-- START GIVEN INFORMATION --
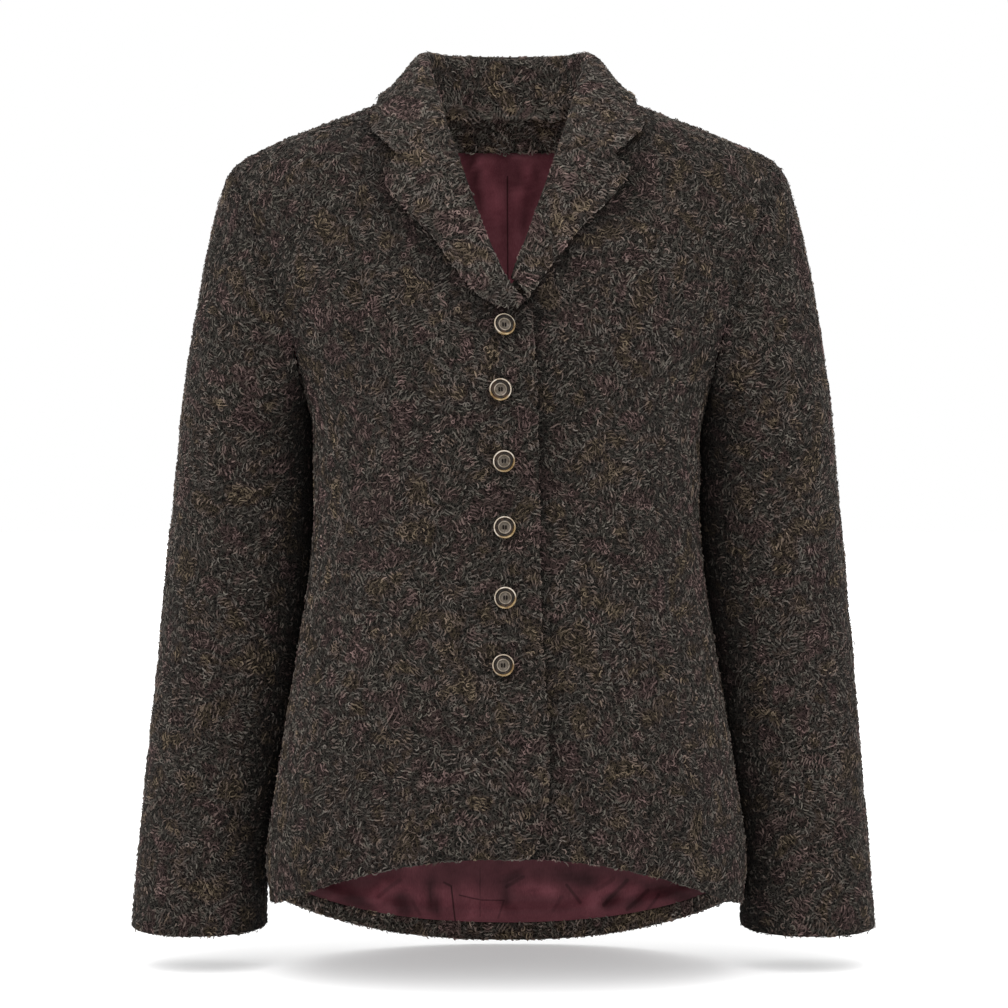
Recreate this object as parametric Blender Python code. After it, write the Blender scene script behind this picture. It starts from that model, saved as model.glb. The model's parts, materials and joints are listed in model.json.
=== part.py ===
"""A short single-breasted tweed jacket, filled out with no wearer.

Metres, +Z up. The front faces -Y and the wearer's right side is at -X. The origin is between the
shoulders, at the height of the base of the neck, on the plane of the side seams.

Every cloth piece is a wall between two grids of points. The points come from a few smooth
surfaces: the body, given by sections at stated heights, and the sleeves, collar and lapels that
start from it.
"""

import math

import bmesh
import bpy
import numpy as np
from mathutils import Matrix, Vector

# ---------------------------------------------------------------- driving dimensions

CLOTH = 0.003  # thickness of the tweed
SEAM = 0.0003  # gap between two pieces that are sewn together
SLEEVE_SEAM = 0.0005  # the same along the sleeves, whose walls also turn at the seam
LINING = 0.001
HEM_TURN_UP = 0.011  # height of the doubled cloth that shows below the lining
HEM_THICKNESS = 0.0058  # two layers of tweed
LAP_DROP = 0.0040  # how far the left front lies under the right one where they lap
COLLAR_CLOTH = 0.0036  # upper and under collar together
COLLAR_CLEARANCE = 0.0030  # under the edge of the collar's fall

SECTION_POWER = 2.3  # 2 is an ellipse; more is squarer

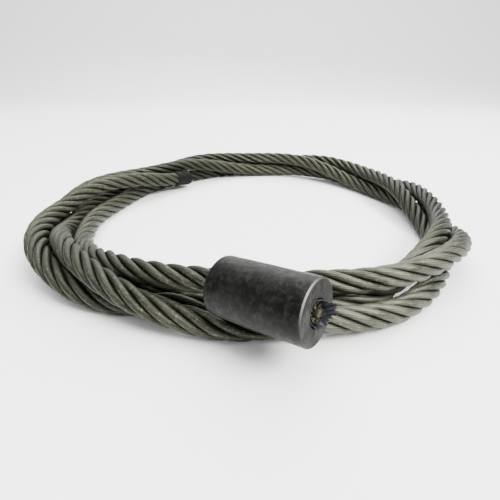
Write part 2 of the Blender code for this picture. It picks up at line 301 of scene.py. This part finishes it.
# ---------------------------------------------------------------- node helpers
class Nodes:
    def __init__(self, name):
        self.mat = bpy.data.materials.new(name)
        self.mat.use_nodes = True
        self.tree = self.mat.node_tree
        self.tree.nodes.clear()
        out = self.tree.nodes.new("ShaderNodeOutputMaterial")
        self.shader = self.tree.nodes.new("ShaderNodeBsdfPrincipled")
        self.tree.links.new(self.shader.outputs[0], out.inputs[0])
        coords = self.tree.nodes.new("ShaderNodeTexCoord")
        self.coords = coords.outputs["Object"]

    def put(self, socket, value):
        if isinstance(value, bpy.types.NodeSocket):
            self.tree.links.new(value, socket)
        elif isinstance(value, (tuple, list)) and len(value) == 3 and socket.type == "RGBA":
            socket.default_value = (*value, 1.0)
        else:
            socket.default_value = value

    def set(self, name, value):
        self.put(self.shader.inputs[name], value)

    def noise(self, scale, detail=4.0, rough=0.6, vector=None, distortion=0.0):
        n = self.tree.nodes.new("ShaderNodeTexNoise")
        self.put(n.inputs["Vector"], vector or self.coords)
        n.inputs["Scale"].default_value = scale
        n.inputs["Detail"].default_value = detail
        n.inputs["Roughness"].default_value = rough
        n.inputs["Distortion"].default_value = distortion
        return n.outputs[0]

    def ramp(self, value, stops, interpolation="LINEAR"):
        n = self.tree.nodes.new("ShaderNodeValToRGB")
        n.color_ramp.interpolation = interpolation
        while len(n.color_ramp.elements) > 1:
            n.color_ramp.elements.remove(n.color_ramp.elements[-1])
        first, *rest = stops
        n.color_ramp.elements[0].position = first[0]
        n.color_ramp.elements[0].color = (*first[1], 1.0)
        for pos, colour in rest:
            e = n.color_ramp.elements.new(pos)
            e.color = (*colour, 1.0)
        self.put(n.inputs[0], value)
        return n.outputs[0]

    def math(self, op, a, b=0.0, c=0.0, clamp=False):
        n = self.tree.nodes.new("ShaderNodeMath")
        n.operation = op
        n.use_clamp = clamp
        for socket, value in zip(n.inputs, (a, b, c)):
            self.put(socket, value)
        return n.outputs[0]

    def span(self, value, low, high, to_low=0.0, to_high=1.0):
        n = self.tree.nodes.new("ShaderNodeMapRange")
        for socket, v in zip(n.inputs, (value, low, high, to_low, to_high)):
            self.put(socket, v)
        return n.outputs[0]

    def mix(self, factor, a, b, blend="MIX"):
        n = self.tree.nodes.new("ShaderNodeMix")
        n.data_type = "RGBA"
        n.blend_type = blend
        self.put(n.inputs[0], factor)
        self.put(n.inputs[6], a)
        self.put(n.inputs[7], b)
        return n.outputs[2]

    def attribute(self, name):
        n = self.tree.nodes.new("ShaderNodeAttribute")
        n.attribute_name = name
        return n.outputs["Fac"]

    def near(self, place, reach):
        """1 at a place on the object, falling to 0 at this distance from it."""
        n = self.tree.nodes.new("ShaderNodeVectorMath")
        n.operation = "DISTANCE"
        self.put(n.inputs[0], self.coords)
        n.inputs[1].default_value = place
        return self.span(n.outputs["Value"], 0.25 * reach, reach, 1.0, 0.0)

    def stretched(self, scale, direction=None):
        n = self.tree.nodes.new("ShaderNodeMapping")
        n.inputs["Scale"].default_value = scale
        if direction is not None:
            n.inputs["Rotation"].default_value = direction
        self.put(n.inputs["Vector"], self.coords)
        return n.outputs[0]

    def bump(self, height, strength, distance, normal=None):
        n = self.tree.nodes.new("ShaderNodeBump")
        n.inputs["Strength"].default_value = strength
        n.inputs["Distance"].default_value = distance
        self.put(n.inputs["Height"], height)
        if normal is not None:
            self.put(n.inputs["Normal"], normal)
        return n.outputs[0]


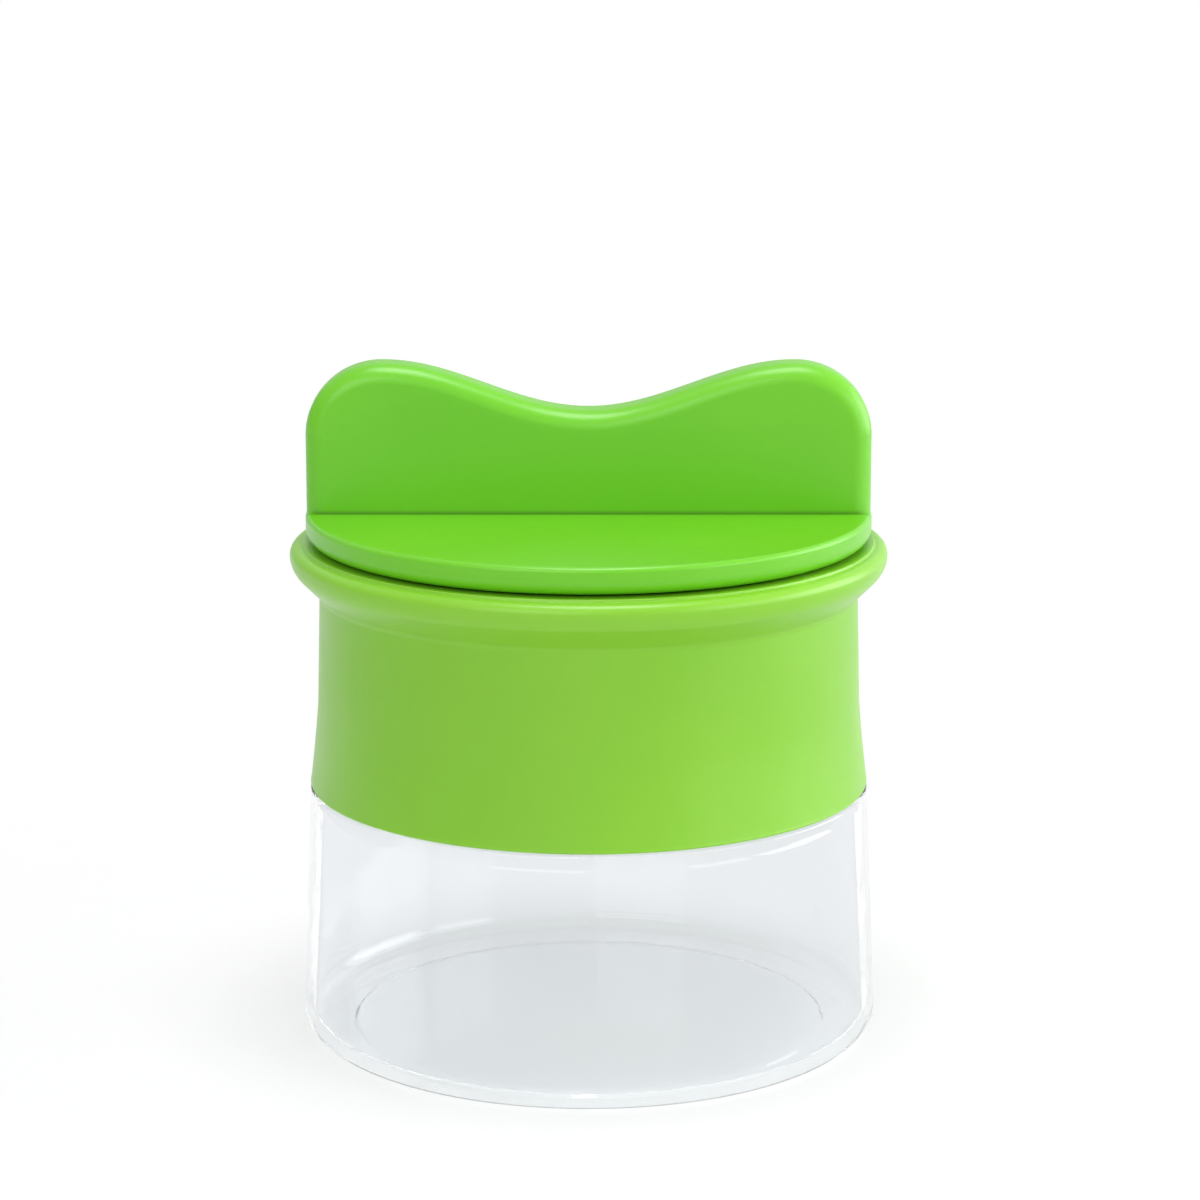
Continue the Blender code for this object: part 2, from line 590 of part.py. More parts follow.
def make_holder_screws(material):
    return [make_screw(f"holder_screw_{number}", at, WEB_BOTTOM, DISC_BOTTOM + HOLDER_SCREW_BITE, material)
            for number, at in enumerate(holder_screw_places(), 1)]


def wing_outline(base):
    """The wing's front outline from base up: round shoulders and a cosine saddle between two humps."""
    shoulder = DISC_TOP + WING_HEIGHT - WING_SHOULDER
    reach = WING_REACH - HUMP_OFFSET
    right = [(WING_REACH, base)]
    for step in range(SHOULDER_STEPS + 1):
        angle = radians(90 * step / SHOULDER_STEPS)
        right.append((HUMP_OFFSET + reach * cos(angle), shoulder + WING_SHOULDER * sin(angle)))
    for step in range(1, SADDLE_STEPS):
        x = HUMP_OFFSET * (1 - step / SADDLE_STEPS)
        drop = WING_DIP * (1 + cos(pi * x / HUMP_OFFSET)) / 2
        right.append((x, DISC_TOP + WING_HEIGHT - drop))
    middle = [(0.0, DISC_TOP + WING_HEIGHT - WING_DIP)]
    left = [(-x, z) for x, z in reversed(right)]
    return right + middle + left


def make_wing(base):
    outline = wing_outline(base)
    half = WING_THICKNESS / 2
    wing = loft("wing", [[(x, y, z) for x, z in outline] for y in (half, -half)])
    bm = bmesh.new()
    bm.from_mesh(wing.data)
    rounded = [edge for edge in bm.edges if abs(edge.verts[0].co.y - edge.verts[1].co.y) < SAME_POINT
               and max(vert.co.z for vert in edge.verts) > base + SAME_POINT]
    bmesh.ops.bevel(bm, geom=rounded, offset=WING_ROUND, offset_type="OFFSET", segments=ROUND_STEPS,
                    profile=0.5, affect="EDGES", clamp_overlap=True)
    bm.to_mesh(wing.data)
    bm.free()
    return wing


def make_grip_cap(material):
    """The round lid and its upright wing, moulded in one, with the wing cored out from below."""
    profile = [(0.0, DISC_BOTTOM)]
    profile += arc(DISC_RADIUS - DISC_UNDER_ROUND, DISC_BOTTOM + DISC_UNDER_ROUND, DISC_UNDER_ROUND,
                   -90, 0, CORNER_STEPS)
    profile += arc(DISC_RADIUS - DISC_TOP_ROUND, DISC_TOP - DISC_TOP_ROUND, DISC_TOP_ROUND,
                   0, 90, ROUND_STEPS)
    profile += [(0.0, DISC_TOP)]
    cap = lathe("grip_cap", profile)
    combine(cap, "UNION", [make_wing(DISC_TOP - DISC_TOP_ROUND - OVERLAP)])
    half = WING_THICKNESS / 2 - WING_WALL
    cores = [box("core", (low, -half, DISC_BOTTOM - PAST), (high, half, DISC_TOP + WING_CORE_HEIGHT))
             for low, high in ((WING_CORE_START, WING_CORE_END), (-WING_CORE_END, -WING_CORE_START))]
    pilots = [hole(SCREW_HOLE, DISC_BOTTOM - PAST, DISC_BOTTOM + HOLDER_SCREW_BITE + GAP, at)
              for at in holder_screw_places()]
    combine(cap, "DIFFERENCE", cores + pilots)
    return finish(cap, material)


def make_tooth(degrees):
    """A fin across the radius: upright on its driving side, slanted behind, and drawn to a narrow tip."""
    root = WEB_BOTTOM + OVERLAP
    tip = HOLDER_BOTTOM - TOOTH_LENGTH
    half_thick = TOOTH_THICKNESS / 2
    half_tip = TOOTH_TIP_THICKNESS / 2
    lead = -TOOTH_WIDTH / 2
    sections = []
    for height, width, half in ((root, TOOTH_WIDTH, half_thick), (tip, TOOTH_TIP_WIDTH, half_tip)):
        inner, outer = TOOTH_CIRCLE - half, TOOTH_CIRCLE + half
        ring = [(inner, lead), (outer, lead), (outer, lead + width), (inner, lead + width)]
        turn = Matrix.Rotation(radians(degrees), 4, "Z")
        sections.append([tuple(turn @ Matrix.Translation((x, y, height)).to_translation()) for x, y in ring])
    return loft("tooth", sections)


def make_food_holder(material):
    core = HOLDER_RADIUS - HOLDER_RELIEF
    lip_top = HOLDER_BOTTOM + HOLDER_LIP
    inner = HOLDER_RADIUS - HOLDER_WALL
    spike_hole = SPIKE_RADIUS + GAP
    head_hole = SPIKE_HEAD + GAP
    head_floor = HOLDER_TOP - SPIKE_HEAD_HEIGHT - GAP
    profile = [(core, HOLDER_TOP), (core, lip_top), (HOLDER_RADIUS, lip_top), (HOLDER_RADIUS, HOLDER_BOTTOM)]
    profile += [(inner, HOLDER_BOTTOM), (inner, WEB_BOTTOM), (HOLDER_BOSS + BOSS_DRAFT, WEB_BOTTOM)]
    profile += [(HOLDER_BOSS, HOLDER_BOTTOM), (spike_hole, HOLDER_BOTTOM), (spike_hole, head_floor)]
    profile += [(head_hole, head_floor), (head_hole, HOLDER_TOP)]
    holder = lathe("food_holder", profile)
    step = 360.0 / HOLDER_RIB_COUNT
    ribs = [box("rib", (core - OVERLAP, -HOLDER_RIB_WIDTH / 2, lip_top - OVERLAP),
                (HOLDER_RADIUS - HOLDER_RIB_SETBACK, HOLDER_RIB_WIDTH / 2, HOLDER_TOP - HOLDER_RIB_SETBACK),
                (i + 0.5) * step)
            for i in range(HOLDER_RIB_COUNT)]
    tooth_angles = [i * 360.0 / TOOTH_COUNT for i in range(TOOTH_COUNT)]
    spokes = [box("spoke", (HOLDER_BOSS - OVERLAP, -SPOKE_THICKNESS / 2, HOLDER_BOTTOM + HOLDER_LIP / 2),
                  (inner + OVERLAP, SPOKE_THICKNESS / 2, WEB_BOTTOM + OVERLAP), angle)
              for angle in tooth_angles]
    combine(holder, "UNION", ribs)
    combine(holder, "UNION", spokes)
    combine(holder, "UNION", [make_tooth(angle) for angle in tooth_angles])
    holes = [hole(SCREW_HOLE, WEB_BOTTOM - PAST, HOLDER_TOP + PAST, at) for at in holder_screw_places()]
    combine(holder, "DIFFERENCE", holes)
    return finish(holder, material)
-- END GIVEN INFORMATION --
*EXERCISE*:
Print the records above verbatim from their first line to the line containing "with no wearer.", both included, and stop there.

*CORRECT RESULT*:
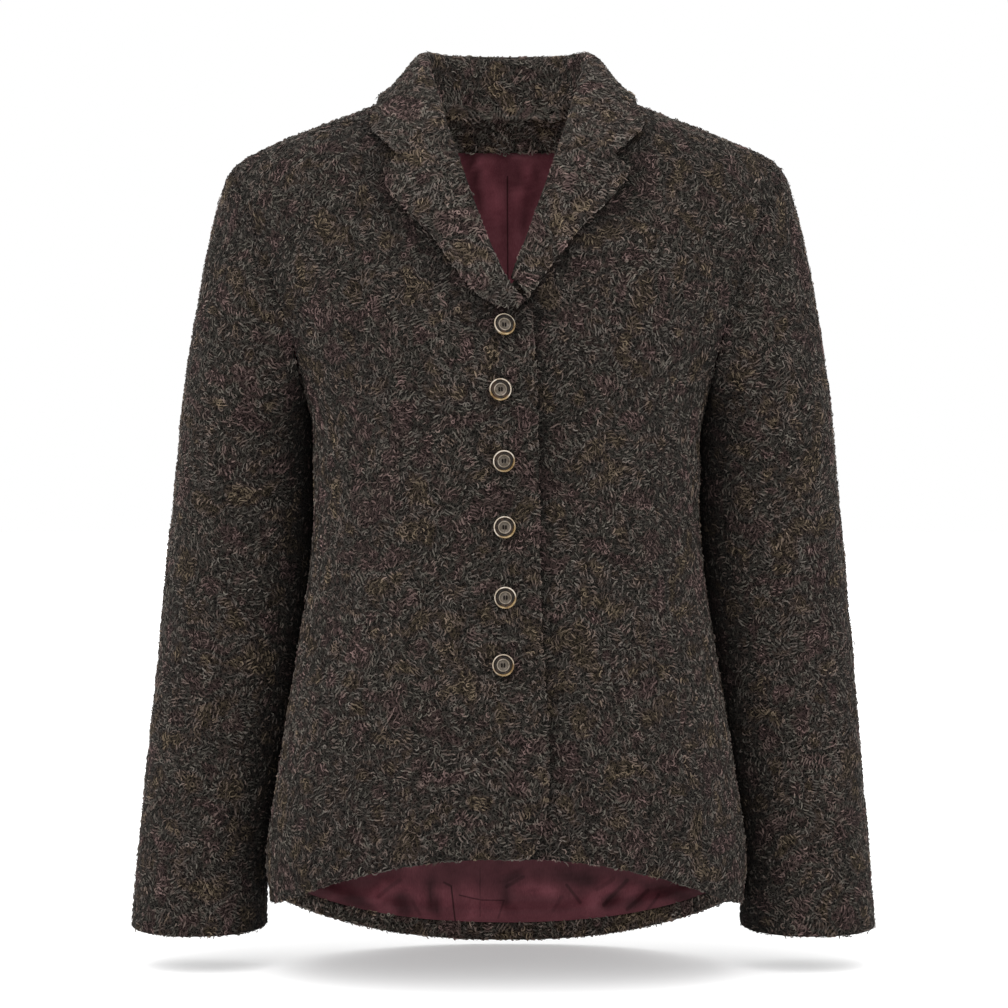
Recreate this object as parametric Blender Python code. After it, write the Blender scene script behind this picture. It starts from that model, saved as model.glb. The model's parts, materials and joints are listed in model.json.
=== part.py ===
"""A short single-breasted tweed jacket, filled out with no wearer.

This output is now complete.